Civilization's thin veneer

Timothy Garton Ash:

Before our attention wanders on to the next headline story, let's learn Katrina's big lesson. This is not about the incompetence of the Bush administration, the scandalous neglect of poor black people in America, or our unpreparedness for major natural disasters - though all of those apply. Katrina's big lesson is that the crust of civilisation on which we tread is always wafer thin. One tremor, and you've fallen through, scratching and gouging for your life like a wild dog.

You think the looting, rape and armed terror that emerged within hours in New Orleans would never happen in nice, civilised Europe? Think again. It happened here, all over our continent only 60 years ago.
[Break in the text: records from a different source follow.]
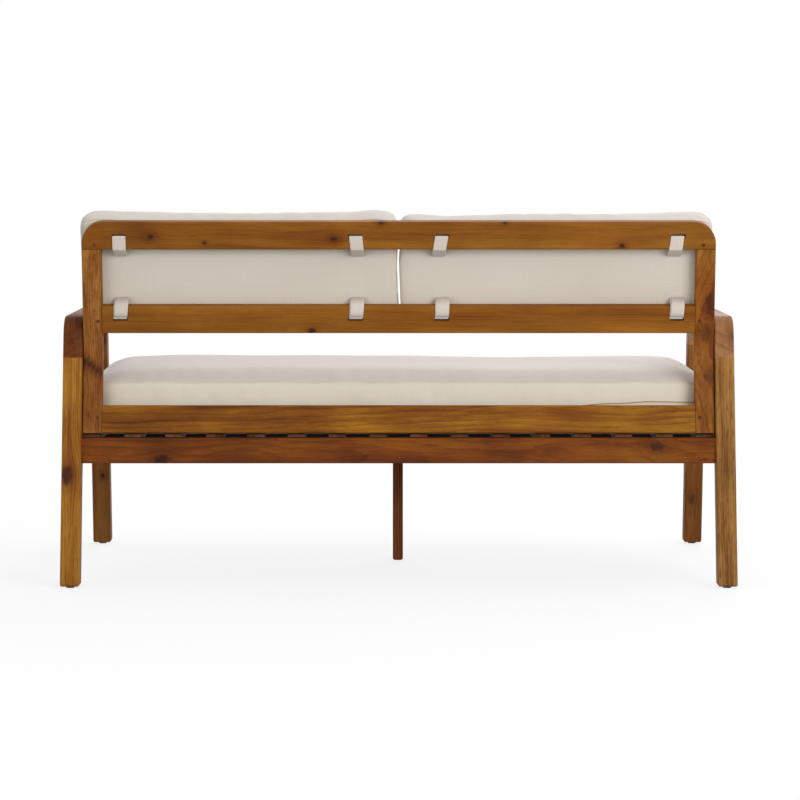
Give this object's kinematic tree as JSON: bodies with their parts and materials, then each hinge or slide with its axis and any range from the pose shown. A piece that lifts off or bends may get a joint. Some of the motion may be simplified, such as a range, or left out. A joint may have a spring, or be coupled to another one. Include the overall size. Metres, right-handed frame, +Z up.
{
  "type": "patio loveseat",
  "caption": "Two-seat wooden garden sofa with splayed legs, level arms, a slatted seat, a railed backrest and loose cushions tied on with straps.",
  "frame": {"origin": "on the floor, under the middle of the sofa", "axes": "+X to the sitter's left along the width, -Y the way a sitter faces, +Z up"},
  "size_m": [1.32, 0.7428, 0.7331],
  "materials": {
    "leg_wood": "oiled hardwood, fine straight grain",
    "arm_wood": "oiled hardwood, straight grain along the arm",
    "corner_wood": "oiled hardwood, darker end blocks",
    "side_rail_wood": "oiled hardwood",
    "seat_rail_wood": "oiled hardwood, reddish",
    "bearer_wood": "oiled hardwood",
    "centre_leg_wood": "oiled hardwood, dark reddish brown",
    "slat_wood": "oiled hardwood, lighter",
    "post_wood": "oiled hardwood",
    "top_rail_wood": "oiled hardwood, golden brown with knots",
    "mid_rail_wood": "oiled hardwood, golden brown",
    "low_rail_wood": "oiled hardwood, golden with dark streaks",
    "pin_wood": "dark end grain",
    "glide_plastic": "black nylon",
    "bolt_steel": "zinc plated",
    "screw_steel": "yellow passivated",
    "spacer_plastic": "black nylon",
    "webbing": "woven polyester tape, cream",
    "cover_fabric": "woven polyester, cream",
    "foam": "open-cell foam",
    "zip_metal": "cream enamel"
  },
  "bodies": {
    "frame": {"rear_leg_left": "leg_wood", "rear_leg_right": "leg_wood", "front_leg_left": "leg_wood", "front_leg_right": "leg_wood", "arm_rail_left": "arm_wood", "arm_rail_right": "arm_wood", "arm_corner_rear_left": "corner_wood", "arm_corner_rear_right": "corner_wood", "arm_corner_front_left": "corner_wood", "arm_corner_front_right": "corner_wood", "side_rail_left": "side_rail_wood", "side_rail_right": "side_rail_wood", "seat_rear_rail": "seat_rail_wood", "seat_front_rail": "seat_rail_wood", "slat_cleat_rear": "bearer_wood", "slat_cleat_front": "bearer_wood", "middle_bearer": "bearer_wood", "centre_leg": "centre_leg_wood", "slat_01": "slat_wood", "slat_02": "slat_wood", "slat_03": "slat_wood", "slat_04": "slat_wood", "slat_05": "slat_wood", "slat_06": "slat_wood", "slat_07": "slat_wood", "slat_08": "slat_wood", "slat_09": "slat_wood", "slat_10": "slat_wood", "slat_11": "slat_wood", "slat_12": "slat_wood", "slat_13": "slat_wood", "slat_14": "slat_wood", "slat_15": "slat_wood", "slat_16": "slat_wood", "back_post_left": "post_wood", "back_post_right": "post_wood", "back_top_rail": "top_rail_wood", "back_mid_rail": "mid_rail_wood", "back_low_rail": "low_rail_wood", "tenon_pins": "pin_wood", "arm_dowels": "pin_wood", "leg_glides": "glide_plastic", "frame_bolts": "bolt_steel", "barrel_nuts": "bolt_steel", "slat_screws": "screw_steel", "cleat_screws": "screw_steel", "back_spacers": "spacer_plastic", "straps_top_left": "webbing", "straps_top_right": "webbing", "straps_mid_left": "webbing", "straps_mid_right": "webbing"},
    "seat_cushion": {"seat_cover": "cover_fabric", "seat_foam": "foam"},
    "back_cushion_left": {"back_cover_left": "cover_fabric", "back_foam_left": "foam", "zip_pull_left": "zip_metal"},
    "back_cushion_right": {"back_cover_right": "cover_fabric", "back_foam_right": "foam", "zip_pull_right": "zip_metal"}
  },
  "joints": [
    {"name": "seat_cushion_lift_off", "type": "slide", "parent": "frame", "child": "seat_cushion", "axis": [0, -1, 0], "range_m": [0, 0.65]},
    {"name": "back_cushion_left_lift_off", "type": "slide", "parent": "frame", "child": "back_cushion_left", "axis": [0, -0.9863, 0.165], "range_m": [0, 0.25]},
    {"name": "back_cushion_right_lift_off", "type": "slide", "parent": "frame", "child": "back_cushion_right", "axis": [0, -0.9863, 0.165], "range_m": [0, 0.25]}
  ]
}
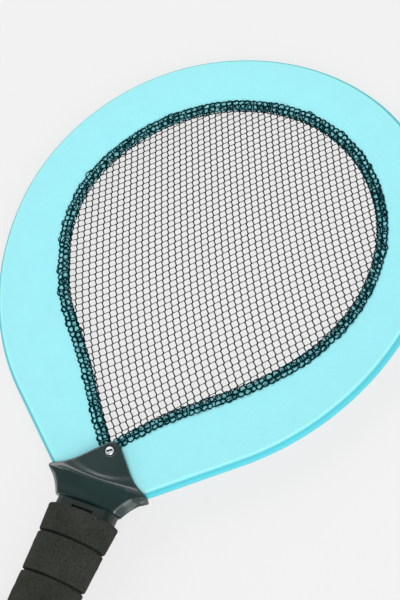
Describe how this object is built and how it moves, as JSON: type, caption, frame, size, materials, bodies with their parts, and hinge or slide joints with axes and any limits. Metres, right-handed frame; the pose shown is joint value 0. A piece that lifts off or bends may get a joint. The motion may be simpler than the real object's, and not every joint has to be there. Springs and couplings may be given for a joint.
{
  "type": "jumbo soft play racket",
  "caption": "Jumbo play racket: a fabric-covered teardrop hoop holds a taut hexagonal net, with a moulded throat yoke and a ribbed foam grip.",
  "frame": {"origin": "centre of the flat butt end of the grip", "axes": "+X along the grip towards the head's crown, +Y across the head, +Z out of the front face, where the nose screw's slot shows"},
  "size_m": [0.4207, 0.25, 0.0292],
  "materials": {
    "painted_tube": "satin",
    "turquoise_knit": "matte",
    "net_cord": "matte",
    "elastic": "matte",
    "moulded_shell": "semi_gloss",
    "moulded_core": "satin",
    "zinc_steel": "satin",
    "grip_foam": "matte",
    "cap_plastic": "matte"
  },
  "bodies": {
    "root": {"hoop_tube": "painted_tube", "cover_front_panel": "turquoise_knit", "cover_back_panel": "turquoise_knit", "cover_rim_band": "turquoise_knit", "net_mesh": "net_cord", "net_hem_front": "net_cord", "net_hem_back": "net_cord", "hem_elastic": "elastic", "yoke_front_shell": "moulded_shell", "yoke_back_shell": "moulded_shell", "yoke_tip_screw": "zinc_steel", "yoke_rear_screw": "zinc_steel", "handle_core_front": "moulded_core", "handle_core_back": "moulded_core", "handle_core_screws": "zinc_steel", "foam_grip_sleeve": "grip_foam", "butt_cap": "cap_plastic"}
  },
  "joints": []
}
Read the memoirs of Holocaust and gulag survivors, Norman Lewis's account of Naples in 1944, or the recently republished anonymous diary of a German woman in Berlin in 1945. It happened again in Bosnia just 10 years ago. And that wasn't even the force majeure of a natural disaster. Europe's were man-made hurricanes.

The basic point is the same: remove the elementary staples of organised, civilised life - food, shelter, drinkable water, minimal personal security - and we go back within hours to a Hobbesian state of nature, a war of all against all. Some people, some of the time, behave with heroic solidarity; most people, most of the time, engage in a ruthless fight for individual and genetic survival. A few become temporary angels, most revert to being apes.


While he make ssome interesting points, he ignors a larger one--the generosity and charity of Americas in the face of the tragedy in New Orleans. Texans especially have opened their doors and their hearts to the diaspora of New Orleans helping them start new lives with more hope than they had before the storm. Similar things are happening around the country. The Guradian needs to tell that story too.